-- Begin --
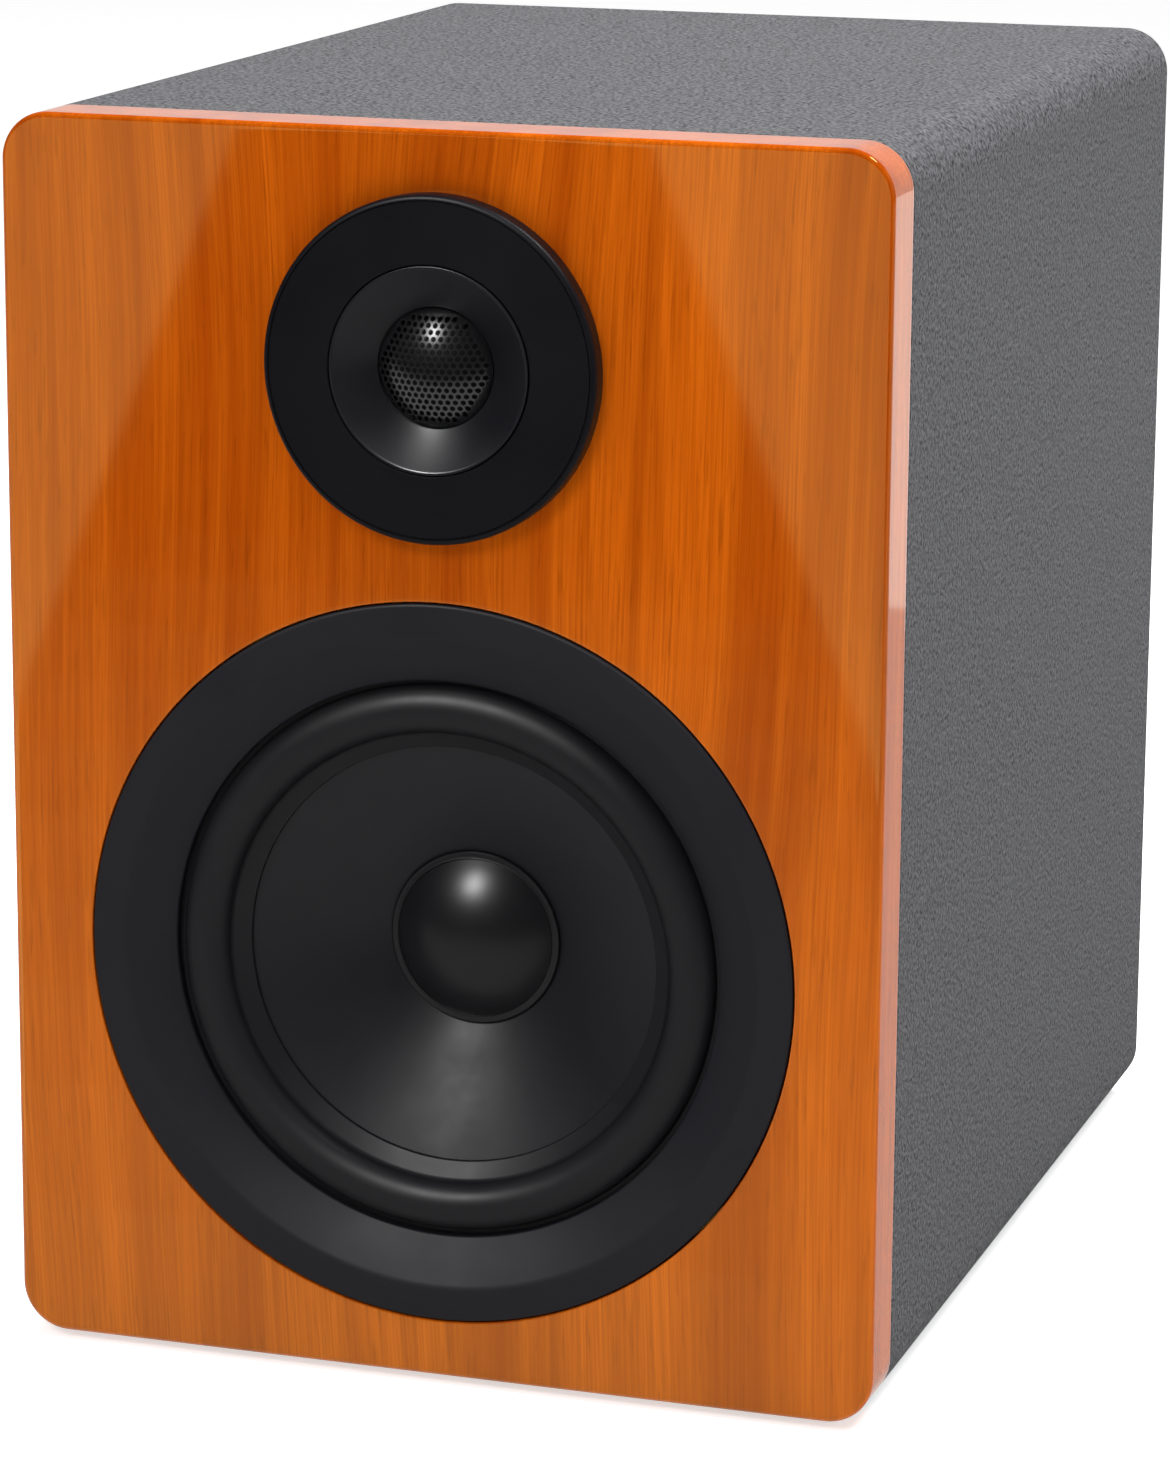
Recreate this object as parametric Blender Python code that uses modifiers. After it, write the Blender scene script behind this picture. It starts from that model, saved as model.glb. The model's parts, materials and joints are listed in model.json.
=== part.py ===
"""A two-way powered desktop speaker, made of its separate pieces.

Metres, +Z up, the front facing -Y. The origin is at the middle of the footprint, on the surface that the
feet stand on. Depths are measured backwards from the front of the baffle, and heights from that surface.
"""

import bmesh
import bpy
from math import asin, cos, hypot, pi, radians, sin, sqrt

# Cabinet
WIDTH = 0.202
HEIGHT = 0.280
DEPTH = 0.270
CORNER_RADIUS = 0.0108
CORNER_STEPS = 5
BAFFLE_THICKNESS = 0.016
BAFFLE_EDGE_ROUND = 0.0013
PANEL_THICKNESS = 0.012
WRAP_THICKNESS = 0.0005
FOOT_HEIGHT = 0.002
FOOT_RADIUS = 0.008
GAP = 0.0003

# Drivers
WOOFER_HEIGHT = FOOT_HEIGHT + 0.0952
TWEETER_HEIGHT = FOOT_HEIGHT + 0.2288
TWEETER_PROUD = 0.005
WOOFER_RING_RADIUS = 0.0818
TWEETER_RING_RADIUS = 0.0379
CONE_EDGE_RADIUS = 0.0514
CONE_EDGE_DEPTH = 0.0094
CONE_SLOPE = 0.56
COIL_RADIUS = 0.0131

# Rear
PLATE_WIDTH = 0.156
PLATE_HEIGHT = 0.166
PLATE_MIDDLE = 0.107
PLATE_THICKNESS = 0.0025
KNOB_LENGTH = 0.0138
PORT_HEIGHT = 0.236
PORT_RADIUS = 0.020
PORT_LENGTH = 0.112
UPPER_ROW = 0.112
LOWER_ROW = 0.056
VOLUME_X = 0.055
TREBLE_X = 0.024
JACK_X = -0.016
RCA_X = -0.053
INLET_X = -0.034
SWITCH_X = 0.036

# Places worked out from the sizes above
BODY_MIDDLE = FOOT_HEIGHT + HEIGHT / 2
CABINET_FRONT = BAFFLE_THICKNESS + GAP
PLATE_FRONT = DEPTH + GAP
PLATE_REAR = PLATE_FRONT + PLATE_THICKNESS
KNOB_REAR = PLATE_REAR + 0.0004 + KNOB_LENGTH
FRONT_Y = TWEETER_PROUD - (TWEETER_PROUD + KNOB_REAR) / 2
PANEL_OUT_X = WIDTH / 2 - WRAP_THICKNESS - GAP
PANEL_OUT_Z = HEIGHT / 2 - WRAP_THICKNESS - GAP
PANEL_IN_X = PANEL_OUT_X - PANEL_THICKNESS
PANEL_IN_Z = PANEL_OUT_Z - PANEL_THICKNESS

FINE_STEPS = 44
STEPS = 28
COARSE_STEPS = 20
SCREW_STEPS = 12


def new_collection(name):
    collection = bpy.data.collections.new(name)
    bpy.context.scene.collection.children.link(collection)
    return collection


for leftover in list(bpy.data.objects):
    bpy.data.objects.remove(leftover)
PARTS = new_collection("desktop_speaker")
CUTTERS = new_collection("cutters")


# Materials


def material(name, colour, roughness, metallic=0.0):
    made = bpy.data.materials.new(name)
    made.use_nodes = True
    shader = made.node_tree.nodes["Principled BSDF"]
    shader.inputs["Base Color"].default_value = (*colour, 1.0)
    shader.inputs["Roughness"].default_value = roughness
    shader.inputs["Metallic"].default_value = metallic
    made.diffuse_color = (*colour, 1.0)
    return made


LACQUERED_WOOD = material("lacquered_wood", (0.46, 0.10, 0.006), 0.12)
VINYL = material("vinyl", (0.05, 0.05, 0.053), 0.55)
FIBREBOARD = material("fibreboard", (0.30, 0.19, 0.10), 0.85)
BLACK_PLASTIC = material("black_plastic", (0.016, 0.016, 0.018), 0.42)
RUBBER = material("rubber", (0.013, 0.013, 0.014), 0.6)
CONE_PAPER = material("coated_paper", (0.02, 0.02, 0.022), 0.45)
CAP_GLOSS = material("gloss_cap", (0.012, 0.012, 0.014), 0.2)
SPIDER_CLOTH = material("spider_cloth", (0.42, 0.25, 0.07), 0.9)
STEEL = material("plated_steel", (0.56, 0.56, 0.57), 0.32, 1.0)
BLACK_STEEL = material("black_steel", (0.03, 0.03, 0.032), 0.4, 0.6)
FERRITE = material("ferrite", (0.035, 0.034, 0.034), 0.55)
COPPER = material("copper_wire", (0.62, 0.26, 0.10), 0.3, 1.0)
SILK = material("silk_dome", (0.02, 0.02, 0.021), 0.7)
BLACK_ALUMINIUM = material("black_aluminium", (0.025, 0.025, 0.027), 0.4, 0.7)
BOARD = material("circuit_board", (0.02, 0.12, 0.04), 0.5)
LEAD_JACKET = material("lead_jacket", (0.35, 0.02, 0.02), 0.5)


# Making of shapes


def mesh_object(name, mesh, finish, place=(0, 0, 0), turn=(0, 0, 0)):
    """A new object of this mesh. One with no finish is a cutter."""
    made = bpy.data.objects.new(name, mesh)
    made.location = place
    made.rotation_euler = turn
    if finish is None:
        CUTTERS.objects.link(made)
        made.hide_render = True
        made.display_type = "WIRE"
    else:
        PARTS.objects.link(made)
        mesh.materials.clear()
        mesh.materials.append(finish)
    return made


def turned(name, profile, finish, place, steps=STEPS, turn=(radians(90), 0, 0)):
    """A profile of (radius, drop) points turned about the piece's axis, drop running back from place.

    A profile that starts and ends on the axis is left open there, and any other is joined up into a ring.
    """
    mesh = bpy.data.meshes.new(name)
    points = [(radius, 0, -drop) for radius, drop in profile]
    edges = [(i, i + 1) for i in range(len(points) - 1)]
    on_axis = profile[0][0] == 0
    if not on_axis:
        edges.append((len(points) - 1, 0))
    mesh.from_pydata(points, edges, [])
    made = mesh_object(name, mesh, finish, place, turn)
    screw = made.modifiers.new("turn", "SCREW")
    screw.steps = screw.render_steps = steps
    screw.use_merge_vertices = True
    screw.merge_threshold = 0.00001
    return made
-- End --
* _Instructions to follow_: Print only the lines that run from the start of the listing to the line bearing "SWITCH_X = 0.036"; please keep the first line and that last one, exactly as they appear.

* _Expected answer_:
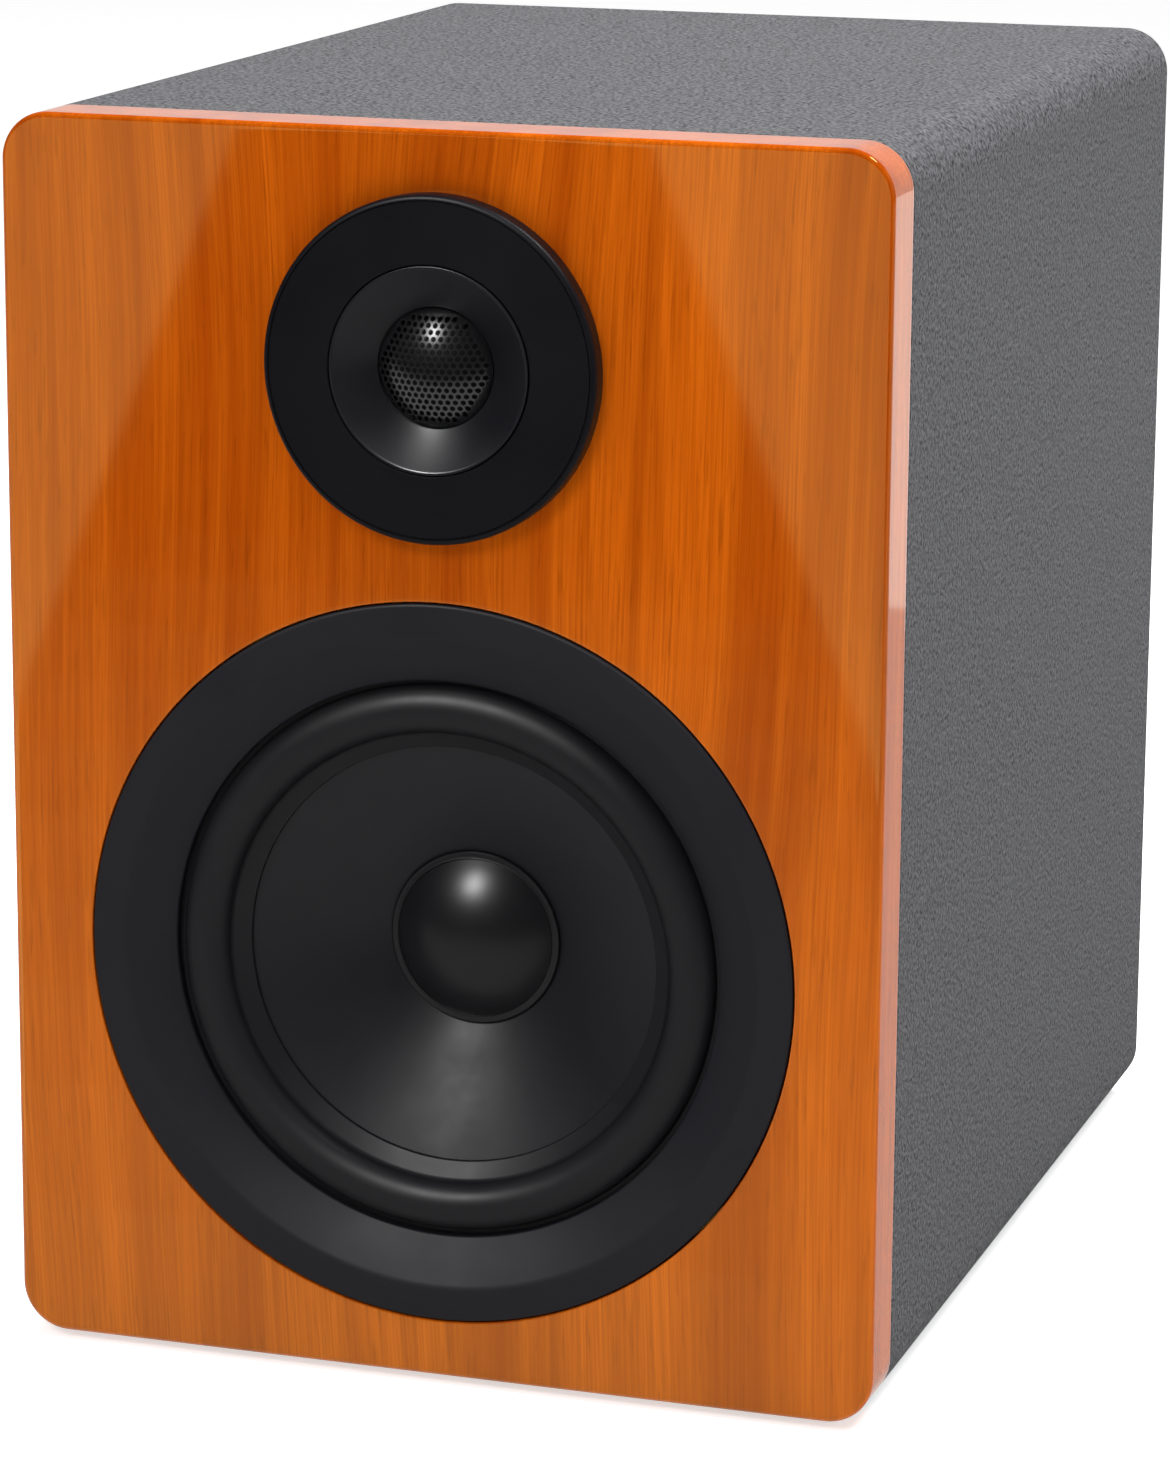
Recreate this object as parametric Blender Python code that uses modifiers. After it, write the Blender scene script behind this picture. It starts from that model, saved as model.glb. The model's parts, materials and joints are listed in model.json.
=== part.py ===
"""A two-way powered desktop speaker, made of its separate pieces.

Metres, +Z up, the front facing -Y. The origin is at the middle of the footprint, on the surface that the
feet stand on. Depths are measured backwards from the front of the baffle, and heights from that surface.
"""

import bmesh
import bpy
from math import asin, cos, hypot, pi, radians, sin, sqrt

# Cabinet
WIDTH = 0.202
HEIGHT = 0.280
DEPTH = 0.270
CORNER_RADIUS = 0.0108
CORNER_STEPS = 5
BAFFLE_THICKNESS = 0.016
BAFFLE_EDGE_ROUND = 0.0013
PANEL_THICKNESS = 0.012
WRAP_THICKNESS = 0.0005
FOOT_HEIGHT = 0.002
FOOT_RADIUS = 0.008
GAP = 0.0003

# Drivers
WOOFER_HEIGHT = FOOT_HEIGHT + 0.0952
TWEETER_HEIGHT = FOOT_HEIGHT + 0.2288
TWEETER_PROUD = 0.005
WOOFER_RING_RADIUS = 0.0818
TWEETER_RING_RADIUS = 0.0379
CONE_EDGE_RADIUS = 0.0514
CONE_EDGE_DEPTH = 0.0094
CONE_SLOPE = 0.56
COIL_RADIUS = 0.0131

# Rear
PLATE_WIDTH = 0.156
PLATE_HEIGHT = 0.166
PLATE_MIDDLE = 0.107
PLATE_THICKNESS = 0.0025
KNOB_LENGTH = 0.0138
PORT_HEIGHT = 0.236
PORT_RADIUS = 0.020
PORT_LENGTH = 0.112
UPPER_ROW = 0.112
LOWER_ROW = 0.056
VOLUME_X = 0.055
TREBLE_X = 0.024
JACK_X = -0.016
RCA_X = -0.053
INLET_X = -0.034
SWITCH_X = 0.036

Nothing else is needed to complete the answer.